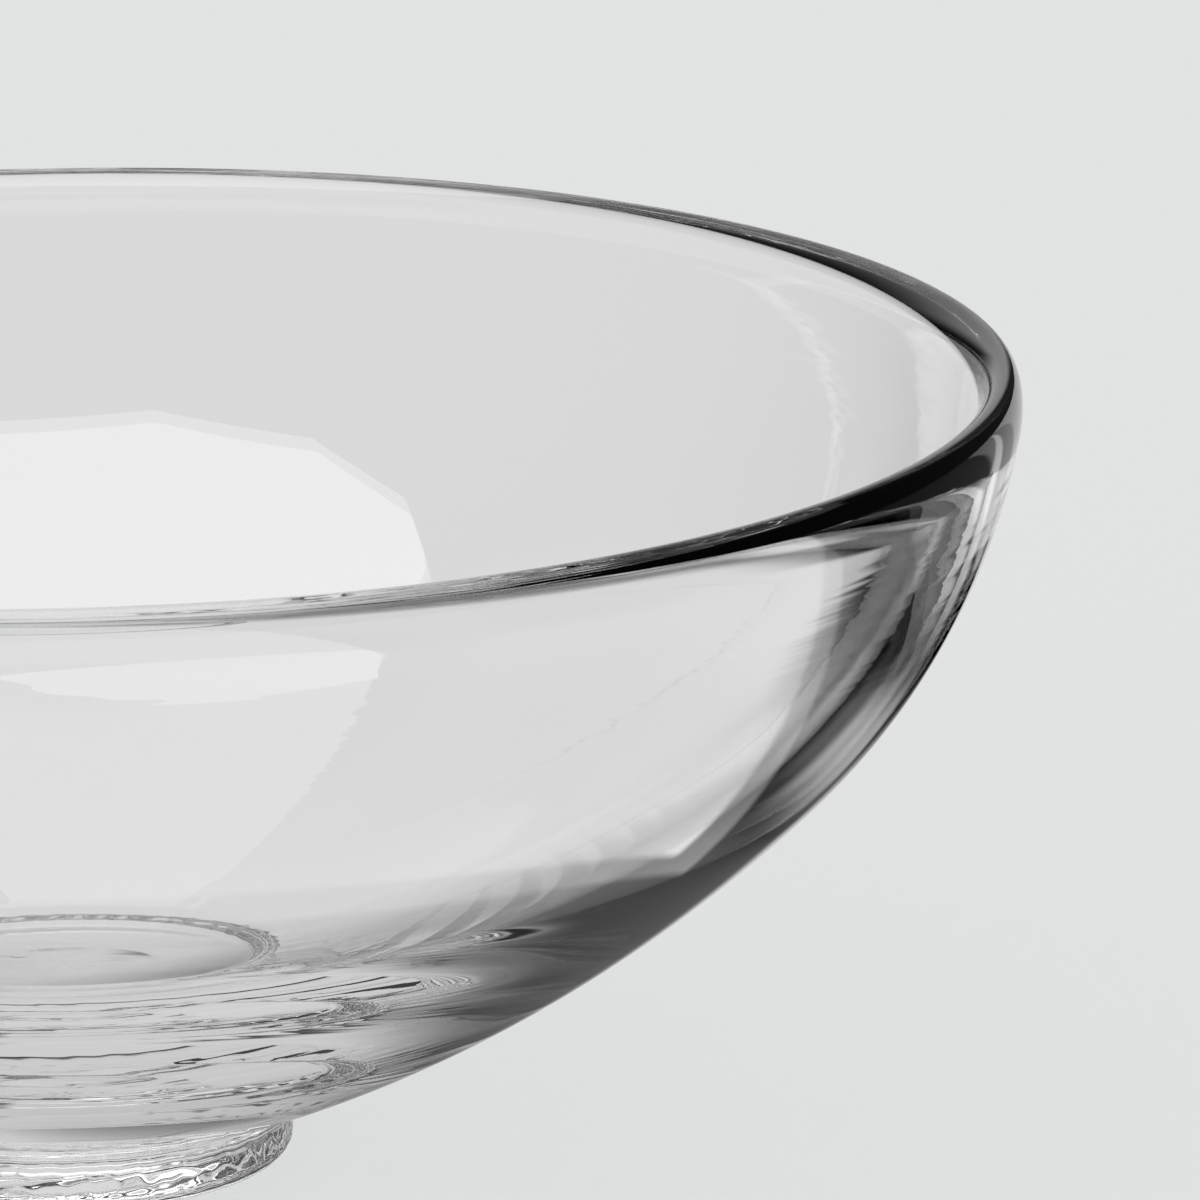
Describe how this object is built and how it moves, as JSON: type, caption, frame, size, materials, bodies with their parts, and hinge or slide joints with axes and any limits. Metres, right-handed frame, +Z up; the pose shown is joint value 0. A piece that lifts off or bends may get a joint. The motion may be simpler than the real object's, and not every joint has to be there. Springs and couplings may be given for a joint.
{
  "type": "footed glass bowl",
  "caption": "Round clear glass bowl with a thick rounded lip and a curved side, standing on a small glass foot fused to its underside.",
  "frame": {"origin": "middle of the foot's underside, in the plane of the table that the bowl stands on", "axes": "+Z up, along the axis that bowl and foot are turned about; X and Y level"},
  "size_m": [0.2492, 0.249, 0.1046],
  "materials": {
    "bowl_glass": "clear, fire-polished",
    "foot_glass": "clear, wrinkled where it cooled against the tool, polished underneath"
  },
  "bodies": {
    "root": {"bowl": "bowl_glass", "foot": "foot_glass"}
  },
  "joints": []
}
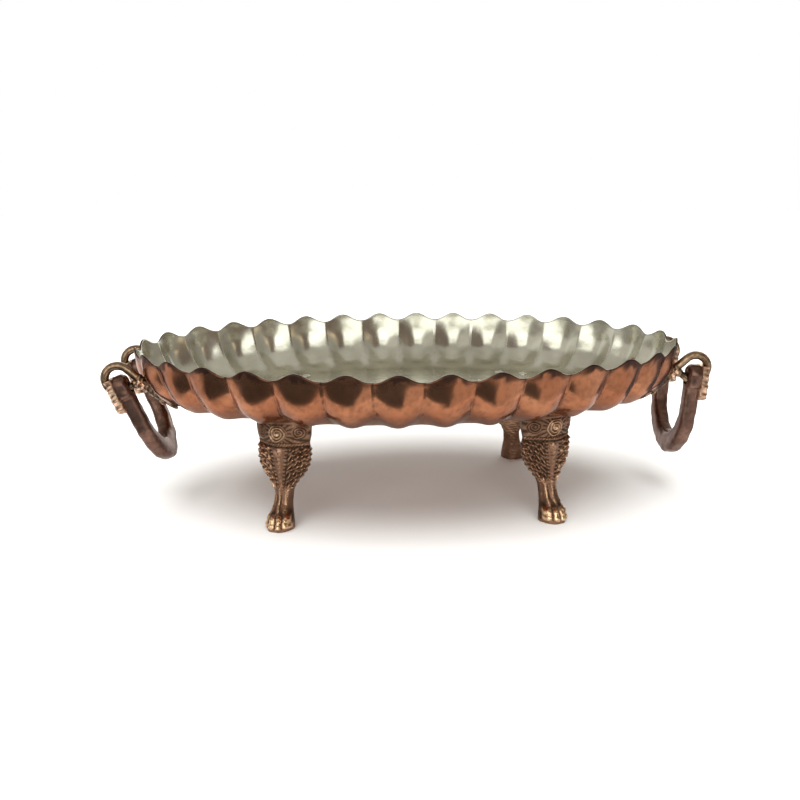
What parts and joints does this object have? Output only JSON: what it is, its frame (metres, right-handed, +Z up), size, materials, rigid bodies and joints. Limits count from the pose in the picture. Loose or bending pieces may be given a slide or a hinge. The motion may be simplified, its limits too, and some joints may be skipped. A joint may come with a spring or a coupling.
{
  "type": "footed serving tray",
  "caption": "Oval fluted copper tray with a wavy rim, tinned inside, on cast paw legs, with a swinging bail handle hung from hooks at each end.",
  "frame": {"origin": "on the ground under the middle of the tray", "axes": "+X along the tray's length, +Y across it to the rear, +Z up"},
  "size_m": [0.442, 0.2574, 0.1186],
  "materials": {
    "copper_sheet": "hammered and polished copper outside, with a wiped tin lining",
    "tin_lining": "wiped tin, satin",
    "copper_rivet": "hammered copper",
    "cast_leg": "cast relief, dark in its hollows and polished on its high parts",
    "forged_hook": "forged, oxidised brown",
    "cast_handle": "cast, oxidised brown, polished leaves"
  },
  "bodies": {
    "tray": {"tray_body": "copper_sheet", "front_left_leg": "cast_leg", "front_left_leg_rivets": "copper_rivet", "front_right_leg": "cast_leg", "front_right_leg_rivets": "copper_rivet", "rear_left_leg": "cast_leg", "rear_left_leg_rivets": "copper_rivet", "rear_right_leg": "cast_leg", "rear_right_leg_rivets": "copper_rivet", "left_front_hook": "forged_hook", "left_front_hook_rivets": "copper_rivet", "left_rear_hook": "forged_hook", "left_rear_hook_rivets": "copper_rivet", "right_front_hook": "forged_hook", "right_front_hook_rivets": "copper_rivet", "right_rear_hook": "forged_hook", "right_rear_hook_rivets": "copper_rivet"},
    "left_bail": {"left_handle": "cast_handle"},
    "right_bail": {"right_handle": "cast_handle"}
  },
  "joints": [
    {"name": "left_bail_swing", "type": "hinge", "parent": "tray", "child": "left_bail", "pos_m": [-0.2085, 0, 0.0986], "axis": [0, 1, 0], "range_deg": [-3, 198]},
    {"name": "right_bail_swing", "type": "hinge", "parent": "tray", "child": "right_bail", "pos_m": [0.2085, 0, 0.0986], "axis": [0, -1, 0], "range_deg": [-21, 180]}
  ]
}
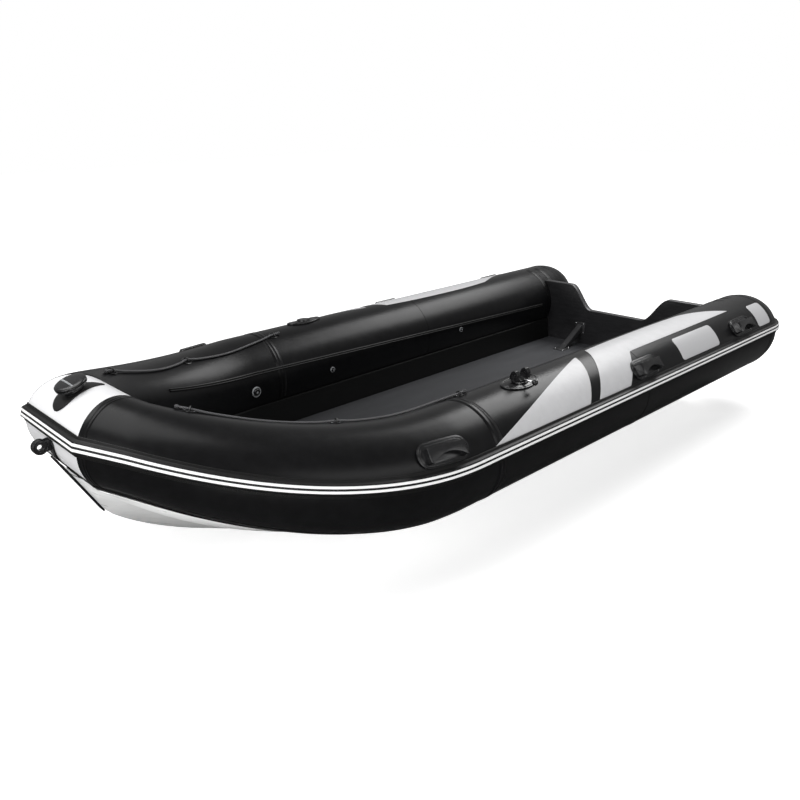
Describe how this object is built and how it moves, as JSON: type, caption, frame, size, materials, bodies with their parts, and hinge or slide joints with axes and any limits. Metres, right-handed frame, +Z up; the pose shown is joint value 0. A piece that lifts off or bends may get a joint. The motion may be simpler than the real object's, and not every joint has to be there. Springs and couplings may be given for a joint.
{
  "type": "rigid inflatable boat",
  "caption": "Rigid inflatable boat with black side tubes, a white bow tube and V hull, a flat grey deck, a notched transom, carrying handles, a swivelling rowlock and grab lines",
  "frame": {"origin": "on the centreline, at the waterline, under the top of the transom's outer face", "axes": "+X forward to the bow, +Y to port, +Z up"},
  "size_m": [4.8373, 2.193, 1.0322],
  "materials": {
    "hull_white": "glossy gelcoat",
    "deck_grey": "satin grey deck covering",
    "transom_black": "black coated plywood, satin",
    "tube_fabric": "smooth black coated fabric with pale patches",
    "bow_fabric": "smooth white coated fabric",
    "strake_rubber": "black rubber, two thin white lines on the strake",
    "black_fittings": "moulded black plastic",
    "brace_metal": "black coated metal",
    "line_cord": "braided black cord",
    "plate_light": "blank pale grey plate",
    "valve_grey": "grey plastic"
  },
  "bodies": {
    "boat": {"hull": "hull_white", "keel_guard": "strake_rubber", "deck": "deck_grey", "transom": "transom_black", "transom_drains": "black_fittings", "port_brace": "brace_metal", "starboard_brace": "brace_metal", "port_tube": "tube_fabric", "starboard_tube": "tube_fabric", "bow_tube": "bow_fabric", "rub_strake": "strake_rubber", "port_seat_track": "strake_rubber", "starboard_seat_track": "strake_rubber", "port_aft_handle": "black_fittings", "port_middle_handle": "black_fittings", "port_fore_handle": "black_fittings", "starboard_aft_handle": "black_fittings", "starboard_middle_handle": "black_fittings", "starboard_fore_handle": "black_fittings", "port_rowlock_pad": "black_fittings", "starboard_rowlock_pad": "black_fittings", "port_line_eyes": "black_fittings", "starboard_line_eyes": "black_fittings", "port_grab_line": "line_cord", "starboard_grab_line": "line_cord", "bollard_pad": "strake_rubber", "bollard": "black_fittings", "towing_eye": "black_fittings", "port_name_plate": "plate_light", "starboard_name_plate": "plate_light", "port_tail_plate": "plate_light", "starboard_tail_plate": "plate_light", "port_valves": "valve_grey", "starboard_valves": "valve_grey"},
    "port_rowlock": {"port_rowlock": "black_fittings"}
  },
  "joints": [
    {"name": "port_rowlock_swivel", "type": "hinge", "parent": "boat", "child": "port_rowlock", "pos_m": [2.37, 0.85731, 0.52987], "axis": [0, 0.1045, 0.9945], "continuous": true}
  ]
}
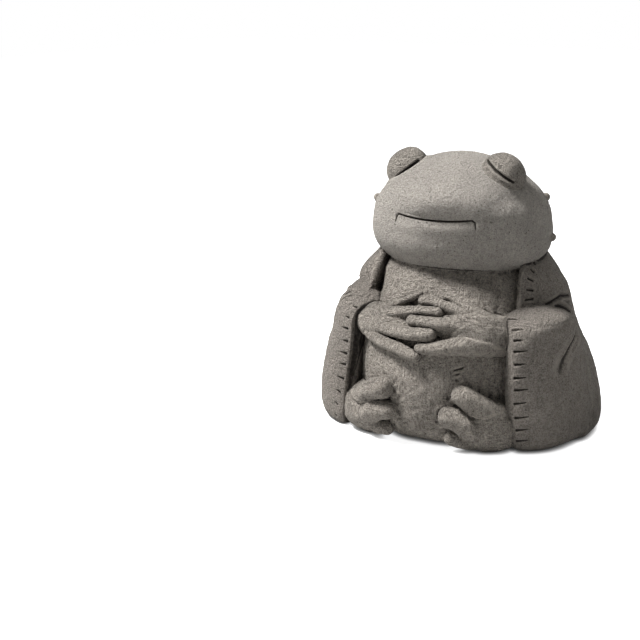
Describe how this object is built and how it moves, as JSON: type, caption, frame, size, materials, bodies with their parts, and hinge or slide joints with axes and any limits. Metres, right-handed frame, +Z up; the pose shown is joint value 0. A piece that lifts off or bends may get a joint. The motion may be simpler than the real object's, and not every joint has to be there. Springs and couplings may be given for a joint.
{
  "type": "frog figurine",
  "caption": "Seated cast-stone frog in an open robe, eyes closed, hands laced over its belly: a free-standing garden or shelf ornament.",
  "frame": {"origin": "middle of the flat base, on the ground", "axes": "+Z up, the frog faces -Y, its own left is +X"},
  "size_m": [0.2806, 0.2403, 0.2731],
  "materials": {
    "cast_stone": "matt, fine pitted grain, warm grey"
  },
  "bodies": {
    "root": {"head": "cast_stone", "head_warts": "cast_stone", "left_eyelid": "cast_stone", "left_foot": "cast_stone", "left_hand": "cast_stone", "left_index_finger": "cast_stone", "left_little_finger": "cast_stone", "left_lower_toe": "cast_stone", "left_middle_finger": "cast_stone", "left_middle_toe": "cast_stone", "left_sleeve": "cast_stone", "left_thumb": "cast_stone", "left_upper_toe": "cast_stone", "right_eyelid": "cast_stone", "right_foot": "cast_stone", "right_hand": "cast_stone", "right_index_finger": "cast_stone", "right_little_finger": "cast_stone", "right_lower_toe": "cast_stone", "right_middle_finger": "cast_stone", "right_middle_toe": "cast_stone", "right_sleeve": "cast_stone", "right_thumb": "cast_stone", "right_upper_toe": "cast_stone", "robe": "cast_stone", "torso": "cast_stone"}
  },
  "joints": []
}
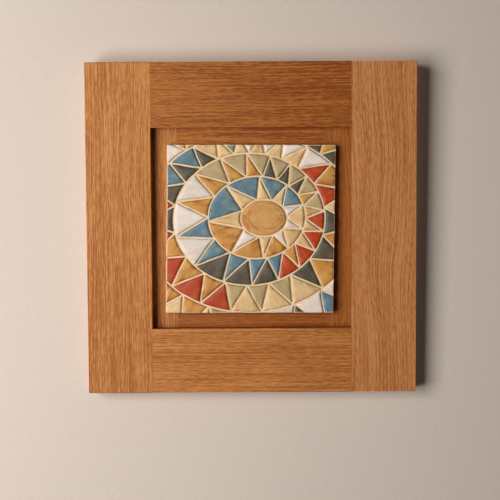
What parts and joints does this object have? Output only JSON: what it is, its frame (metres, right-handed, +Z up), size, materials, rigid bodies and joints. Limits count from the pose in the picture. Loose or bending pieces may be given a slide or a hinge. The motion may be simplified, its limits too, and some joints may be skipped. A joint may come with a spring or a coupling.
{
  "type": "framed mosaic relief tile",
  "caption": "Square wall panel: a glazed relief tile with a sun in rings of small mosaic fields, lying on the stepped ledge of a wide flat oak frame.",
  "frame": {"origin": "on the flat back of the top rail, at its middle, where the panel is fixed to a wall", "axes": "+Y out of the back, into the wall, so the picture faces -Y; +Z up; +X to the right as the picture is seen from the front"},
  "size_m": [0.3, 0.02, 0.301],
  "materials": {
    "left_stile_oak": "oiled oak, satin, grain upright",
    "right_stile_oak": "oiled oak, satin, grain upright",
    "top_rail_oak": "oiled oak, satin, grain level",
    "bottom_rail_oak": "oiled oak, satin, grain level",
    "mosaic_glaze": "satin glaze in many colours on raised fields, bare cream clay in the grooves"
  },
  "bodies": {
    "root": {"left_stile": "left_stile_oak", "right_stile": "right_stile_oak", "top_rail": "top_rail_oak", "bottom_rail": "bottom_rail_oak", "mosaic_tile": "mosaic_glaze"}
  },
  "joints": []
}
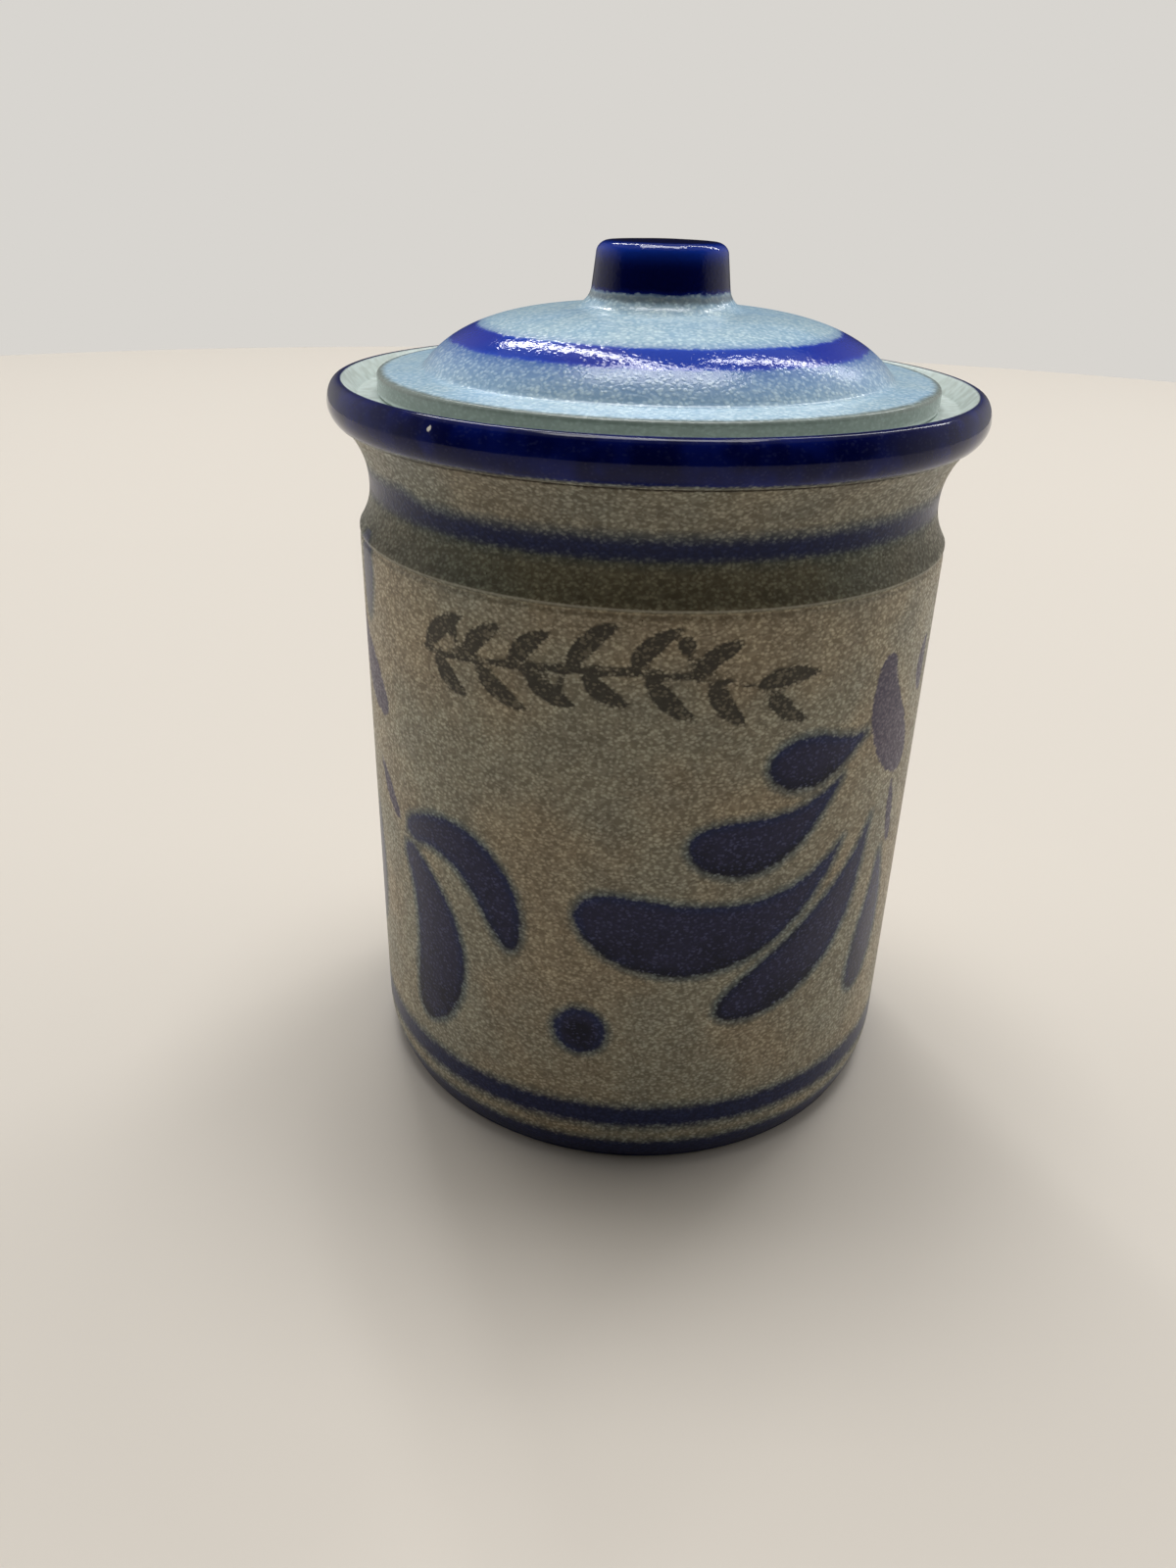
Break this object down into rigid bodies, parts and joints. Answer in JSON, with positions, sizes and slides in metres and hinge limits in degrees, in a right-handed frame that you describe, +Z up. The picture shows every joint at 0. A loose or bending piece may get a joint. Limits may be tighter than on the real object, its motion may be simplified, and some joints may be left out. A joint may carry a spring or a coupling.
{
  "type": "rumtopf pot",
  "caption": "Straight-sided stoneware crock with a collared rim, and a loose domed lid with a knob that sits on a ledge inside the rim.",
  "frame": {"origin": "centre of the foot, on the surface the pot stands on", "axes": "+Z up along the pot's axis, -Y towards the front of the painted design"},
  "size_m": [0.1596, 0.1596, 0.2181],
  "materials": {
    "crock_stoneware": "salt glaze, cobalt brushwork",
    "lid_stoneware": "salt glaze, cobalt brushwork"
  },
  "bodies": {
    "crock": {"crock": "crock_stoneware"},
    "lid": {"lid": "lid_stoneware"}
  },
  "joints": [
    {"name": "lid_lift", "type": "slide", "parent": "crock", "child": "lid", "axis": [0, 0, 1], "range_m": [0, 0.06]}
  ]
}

## DO THIS:
Each line from the one with "Break this object" through the last line of the records must be written out word for word. Include nothing else.

## SOLUTION FOR THIS TASK:
Break this object down into rigid bodies, parts and joints. Answer in JSON, with positions, sizes and slides in metres and hinge limits in degrees, in a right-handed frame that you describe, +Z up. The picture shows every joint at 0. A loose or bending piece may get a joint. Limits may be tighter than on the real object, its motion may be simplified, and some joints may be left out. A joint may carry a spring or a coupling.
{
  "type": "rumtopf pot",
  "caption": "Straight-sided stoneware crock with a collared rim, and a loose domed lid with a knob that sits on a ledge inside the rim.",
  "frame": {"origin": "centre of the foot, on the surface the pot stands on", "axes": "+Z up along the pot's axis, -Y towards the front of the painted design"},
  "size_m": [0.1596, 0.1596, 0.2181],
  "materials": {
    "crock_stoneware": "salt glaze, cobalt brushwork",
    "lid_stoneware": "salt glaze, cobalt brushwork"
  },
  "bodies": {
    "crock": {"crock": "crock_stoneware"},
    "lid": {"lid": "lid_stoneware"}
  },
  "joints": [
    {"name": "lid_lift", "type": "slide", "parent": "crock", "child": "lid", "axis": [0, 0, 1], "range_m": [0, 0.06]}
  ]
}